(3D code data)
########################################

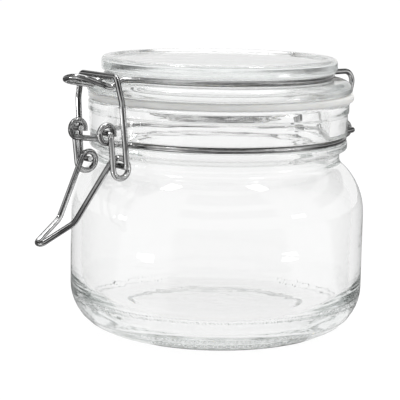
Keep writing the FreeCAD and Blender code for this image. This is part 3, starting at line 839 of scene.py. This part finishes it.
def add_sky():
    world = bpy.data.worlds.new("studio")
    world.use_nodes = True
    tree = world.node_tree
    sky = tree.nodes["Background"]
    sky.inputs["Color"].default_value = grey(1)
    through, mirrored_ray, _ = ray_kinds(tree)
    shown = maths(tree, "MAXIMUM", through, maths(tree, "MULTIPLY", mirrored_ray, sky_panels(tree)))
    other = maths(tree, "SUBTRACT", 1.0, maths(tree, "MAXIMUM", through, mirrored_ray))
    strength = maths(tree, "ADD", shown, maths(tree, "MULTIPLY", other, SKY_FILL))
    tree.links.new(strength, sky.inputs["Strength"])
    bpy.context.scene.world = world


def add_floor():
    mesh = bpy.data.meshes.new("floor")
    half = FLOOR_HALF
    mesh.from_pydata([(-half, -half, 0), (half, -half, 0), (half, half, 0), (-half, half, 0)],
                     [], [(0, 1, 2, 3)])
    floor = bpy.data.objects.new("floor", mesh)
    floor.location.z = -FLOOR_DROP
    bpy.context.scene.collection.objects.link(floor)
    material, tree, shader = finish_of("floor_white")
    through, mirrored_ray, matt_ray = ray_kinds(tree)
    shader.inputs["Base Color"].default_value = grey(FLOOR_COLOUR)
    shader.inputs["Roughness"].default_value = 0.9
    shader.inputs["Specular IOR Level"].default_value = 0.0
    shader.inputs["Emission Color"].default_value = grey(1)
    where = tree.nodes.new("ShaderNodeTexCoord").outputs["Object"]
    panels = panels_round(tree, wired(tree, "ShaderNodeSeparateXYZ", {"Vector": where}))
    sheen = maths(tree, "ADD", maths(tree, "MULTIPLY", panels, FLOOR_PANEL), FLOOR_GAP)
    glow = maths(tree, "MAXIMUM", maths(tree, "MULTIPLY", through, FLOOR_WHITE),
                 maths(tree, "MULTIPLY", mirrored_ray, sheen))
    fill = maths(tree, "MULTIPLY", matt_ray, FLOOR_FILL)
    tree.links.new(maths(tree, "ADD", glow, fill), shader.inputs["Emission Strength"])
    mesh.materials.append(material)


add_camera()
for lamp in LAMPS:
    add_lamp(*lamp)
add_sky()
add_floor()
bpy.context.scene.view_settings.view_transform = "Standard"
# Light runs a long way round inside thick glass before it leaves.
light_paths = bpy.context.scene.cycles
light_paths.max_bounces = light_paths.transmission_bounces = light_paths.glossy_bounces = BOUNCES
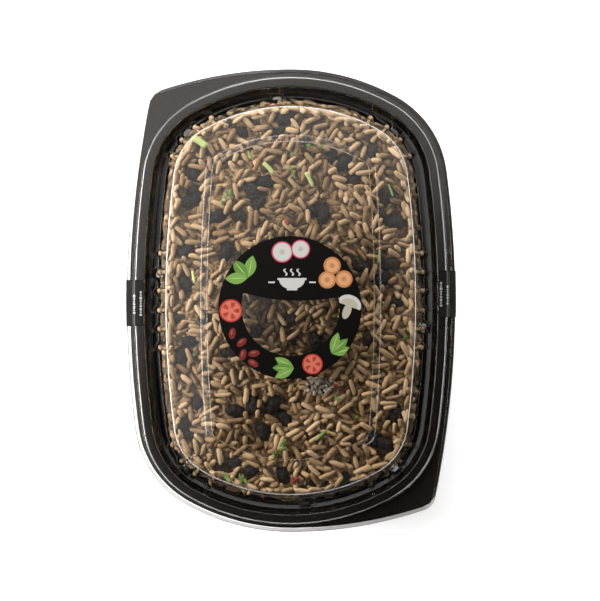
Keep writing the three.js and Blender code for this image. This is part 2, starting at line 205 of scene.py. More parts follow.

########################################

### What the task asks
Emit the records above again, exactly, with no line skipped.

### Exercise answer
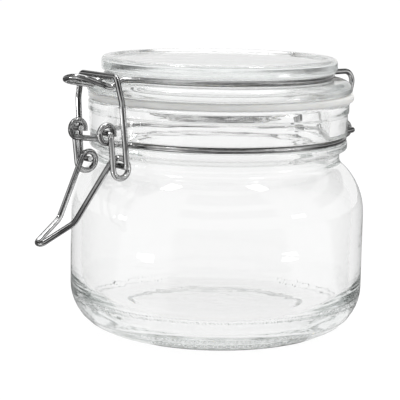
Keep writing the FreeCAD and Blender code for this image. This is part 3, starting at line 839 of scene.py. This part finishes it.
def add_sky():
    world = bpy.data.worlds.new("studio")
    world.use_nodes = True
    tree = world.node_tree
    sky = tree.nodes["Background"]
    sky.inputs["Color"].default_value = grey(1)
    through, mirrored_ray, _ = ray_kinds(tree)
    shown = maths(tree, "MAXIMUM", through, maths(tree, "MULTIPLY", mirrored_ray, sky_panels(tree)))
    other = maths(tree, "SUBTRACT", 1.0, maths(tree, "MAXIMUM", through, mirrored_ray))
    strength = maths(tree, "ADD", shown, maths(tree, "MULTIPLY", other, SKY_FILL))
    tree.links.new(strength, sky.inputs["Strength"])
    bpy.context.scene.world = world


def add_floor():
    mesh = bpy.data.meshes.new("floor")
    half = FLOOR_HALF
    mesh.from_pydata([(-half, -half, 0), (half, -half, 0), (half, half, 0), (-half, half, 0)],
                     [], [(0, 1, 2, 3)])
    floor = bpy.data.objects.new("floor", mesh)
    floor.location.z = -FLOOR_DROP
    bpy.context.scene.collection.objects.link(floor)
    material, tree, shader = finish_of("floor_white")
    through, mirrored_ray, matt_ray = ray_kinds(tree)
    shader.inputs["Base Color"].default_value = grey(FLOOR_COLOUR)
    shader.inputs["Roughness"].default_value = 0.9
    shader.inputs["Specular IOR Level"].default_value = 0.0
    shader.inputs["Emission Color"].default_value = grey(1)
    where = tree.nodes.new("ShaderNodeTexCoord").outputs["Object"]
    panels = panels_round(tree, wired(tree, "ShaderNodeSeparateXYZ", {"Vector": where}))
    sheen = maths(tree, "ADD", maths(tree, "MULTIPLY", panels, FLOOR_PANEL), FLOOR_GAP)
    glow = maths(tree, "MAXIMUM", maths(tree, "MULTIPLY", through, FLOOR_WHITE),
                 maths(tree, "MULTIPLY", mirrored_ray, sheen))
    fill = maths(tree, "MULTIPLY", matt_ray, FLOOR_FILL)
    tree.links.new(maths(tree, "ADD", glow, fill), shader.inputs["Emission Strength"])
    mesh.materials.append(material)


add_camera()
for lamp in LAMPS:
    add_lamp(*lamp)
add_sky()
add_floor()
bpy.context.scene.view_settings.view_transform = "Standard"
# Light runs a long way round inside thick glass before it leaves.
light_paths = bpy.context.scene.cycles
light_paths.max_bounces = light_paths.transmission_bounces = light_paths.glossy_bounces = BOUNCES
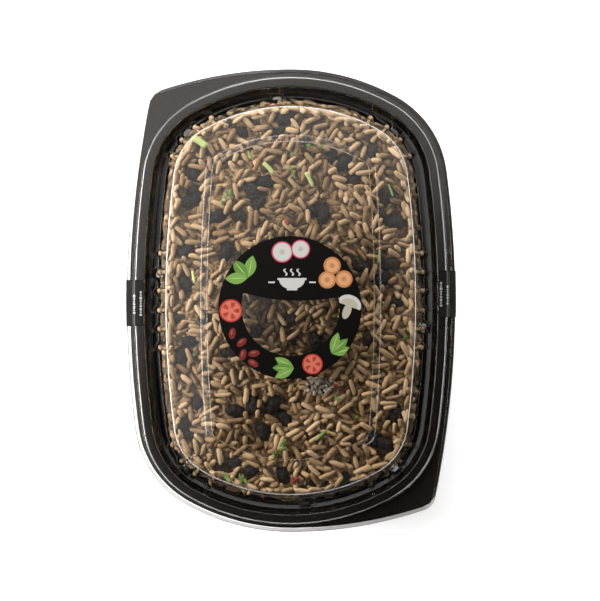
Keep writing the three.js and Blender code for this image. This is part 2, starting at line 205 of scene.py. More parts follow.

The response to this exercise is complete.